▶ [Stated goal]: Each line holding the word "materials" counts once; give the total and nothing more.
------------------------------------------------------------------------
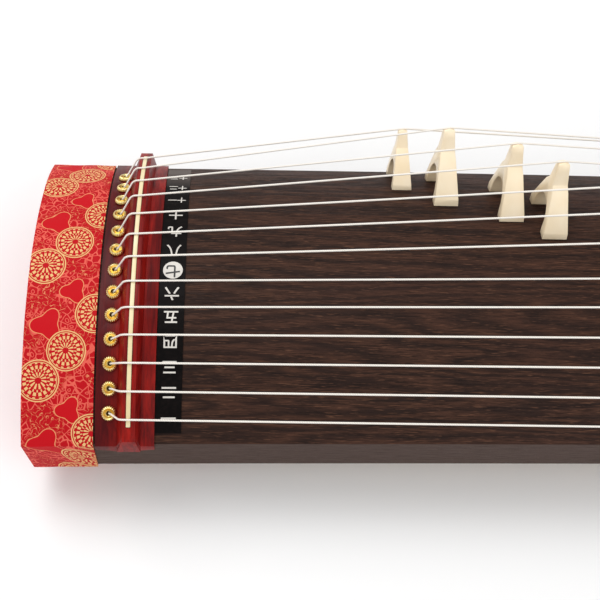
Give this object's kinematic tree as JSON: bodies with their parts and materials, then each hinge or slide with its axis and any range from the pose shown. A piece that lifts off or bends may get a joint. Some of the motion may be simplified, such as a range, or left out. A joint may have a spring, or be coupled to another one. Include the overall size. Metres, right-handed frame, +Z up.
{
  "type": "koto",
  "caption": "Long arched board zither with movable bridges under its strings, metal eyelets, end ridges and a brocade head cover.",
  "frame": {"origin": "under the middle of the instrument, on the surface its feet stand on", "axes": "+X along the strings towards the tail, +Z up, the player's side at -Y"},
  "size_m": [1.825, 0.2666, 0.1879],
  "materials": {
    "burnt_paulownia": "burnt and waxed, satin",
    "plain_paulownia": "plain, unfinished",
    "red_wood": "oiled hardwood, satin",
    "ivory_plastic": "smooth",
    "strip_film": "thin dark film, printed figures",
    "brocade": "woven brocade",
    "cream_plastic": "moulded, smooth",
    "gold_metal": "gold plated",
    "string_fibre": "twisted synthetic fibre"
  },
  "bodies": {
    "koto": {"soundboard": "burnt_paulownia", "back_board": "plain_paulownia", "head_block": "plain_paulownia", "tail_block": "plain_paulownia", "brace_1": "plain_paulownia", "brace_2": "plain_paulownia", "brace_3": "plain_paulownia", "head_panel": "red_wood", "tail_panel": "red_wood", "head_plate": "red_wood", "tail_plate": "red_wood", "head_ridge": "red_wood", "tail_ridge": "red_wood", "head_foot_near": "red_wood", "head_foot_far": "red_wood", "tail_foot_near": "red_wood", "tail_foot_far": "red_wood", "head_saddle": "ivory_plastic", "tail_saddle": "ivory_plastic", "number_strip": "strip_film", "eyelet_01": "gold_metal", "string_01": "string_fibre", "eyelet_02": "gold_metal", "string_02": "string_fibre", "eyelet_03": "gold_metal", "string_03": "string_fibre", "eyelet_04": "gold_metal", "string_04": "string_fibre", "eyelet_05": "gold_metal", "string_05": "string_fibre", "eyelet_06": "gold_metal", "string_06": "string_fibre", "eyelet_07": "gold_metal", "string_07": "string_fibre", "eyelet_08": "gold_metal", "string_08": "string_fibre", "eyelet_09": "gold_metal", "string_09": "string_fibre", "eyelet_10": "gold_metal", "string_10": "string_fibre", "eyelet_11": "gold_metal", "string_11": "string_fibre", "eyelet_12": "gold_metal", "string_12": "string_fibre", "eyelet_13": "gold_metal", "string_13": "string_fibre"},
    "movable_bridge_01": {"bridge_01": "cream_plastic"},
    "movable_bridge_02": {"bridge_02": "cream_plastic"},
    "movable_bridge_03": {"bridge_03": "cream_plastic"},
    "movable_bridge_04": {"bridge_04": "cream_plastic"},
    "movable_bridge_05": {"bridge_05": "cream_plastic"},
    "movable_bridge_06": {"bridge_06": "cream_plastic"},
    "movable_bridge_07": {"bridge_07": "cream_plastic"},
    "movable_bridge_08": {"bridge_08": "cream_plastic"},
    "movable_bridge_09": {"bridge_09": "cream_plastic"},
    "movable_bridge_10": {"bridge_10": "cream_plastic"},
    "movable_bridge_11": {"bridge_11": "cream_plastic"},
    "movable_bridge_12": {"bridge_12": "cream_plastic"},
    "movable_bridge_13": {"bridge_13": "cream_plastic"},
    "cover": {"head_cover": "brocade"}
  },
  "joints": [
    {"name": "bridge_01_slide", "type": "slide", "parent": "koto", "child": "movable_bridge_01", "axis": [0.9999, 0, -0.0163], "range_m": [-0.03, 0.06], "deforming": ["string_01"]},
    {"name": "bridge_02_slide", "type": "slide", "parent": "koto", "child": "movable_bridge_02", "axis": [0.9999, 0, -0.0121], "range_m": [-0.02, 0.04], "deforming": ["string_02"]},
    {"name": "bridge_03_slide", "type": "slide", "parent": "koto", "child": "movable_bridge_03", "axis": [1, 0, -0.0091], "range_m": [-0.014, 0.025], "deforming": ["string_03"]},
    {"name": "bridge_04_slide", "type": "slide", "parent": "koto", "child": "movable_bridge_04", "axis": [1, 0, -0.007], "range_m": [-0.05, 0.014], "deforming": ["string_04"]},
    {"name": "bridge_05_slide", "type": "slide", "parent": "koto", "child": "movable_bridge_05", "axis": [1, 0, -0.0011], "range_m": [-0.014, 0.06], "deforming": ["string_05"]},
    {"name": "bridge_06_slide", "type": "slide", "parent": "koto", "child": "movable_bridge_06", "axis": [1, 0, 0.001], "range_m": [-0.06, 0.014], "deforming": ["string_06"]},
    {"name": "bridge_07_slide", "type": "slide", "parent": "koto", "child": "movable_bridge_07", "axis": [0.9999, 0, 0.0141], "range_m": [-0.028, 0.06], "deforming": ["string_07"]},
    {"name": "bridge_08_slide", "type": "slide", "parent": "koto", "child": "movable_bridge_08", "axis": [0.9999, 0, 0.0171], "range_m": [-0.006, 0.018], "deforming": ["string_08"]},
    {"name": "bridge_09_slide", "type": "slide", "parent": "koto", "child": "movable_bridge_09", "axis": [0.9998, 0, 0.0186], "range_m": [-0.02, 0.006], "deforming": ["string_09"]},
    {"name": "bridge_10_slide", "type": "slide", "parent": "koto", "child": "movable_bridge_10", "axis": [0.9998, 0, 0.0215], "range_m": [-0.004, 0.025], "deforming": ["string_10"]},
    {"name": "bridge_11_slide", "type": "slide", "parent": "koto", "child": "movable_bridge_11", "axis": [0.9997, 0, 0.0228], "range_m": [-0.012, 0.004], "deforming": ["string_11"]},
    {"name": "bridge_12_slide", "type": "slide", "parent": "koto", "child": "movable_bridge_12", "axis": [0.9997, 0, 0.0249], "range_m": [-0.005, 0.014], "deforming": ["string_12"]},
    {"name": "bridge_13_slide", "type": "slide", "parent": "koto", "child": "movable_bridge_13", "axis": [0.9997, 0, 0.0263], "range_m": [-0.04, 0.005], "deforming": ["string_13"]},
    {"name": "cover_pull", "type": "slide", "parent": "koto", "child": "cover", "axis": [-0.9993, 0, -0.0374], "range_m": [0, 0.09]}
  ]
}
------------------------------------------------------------------------
▶ [The response]: 2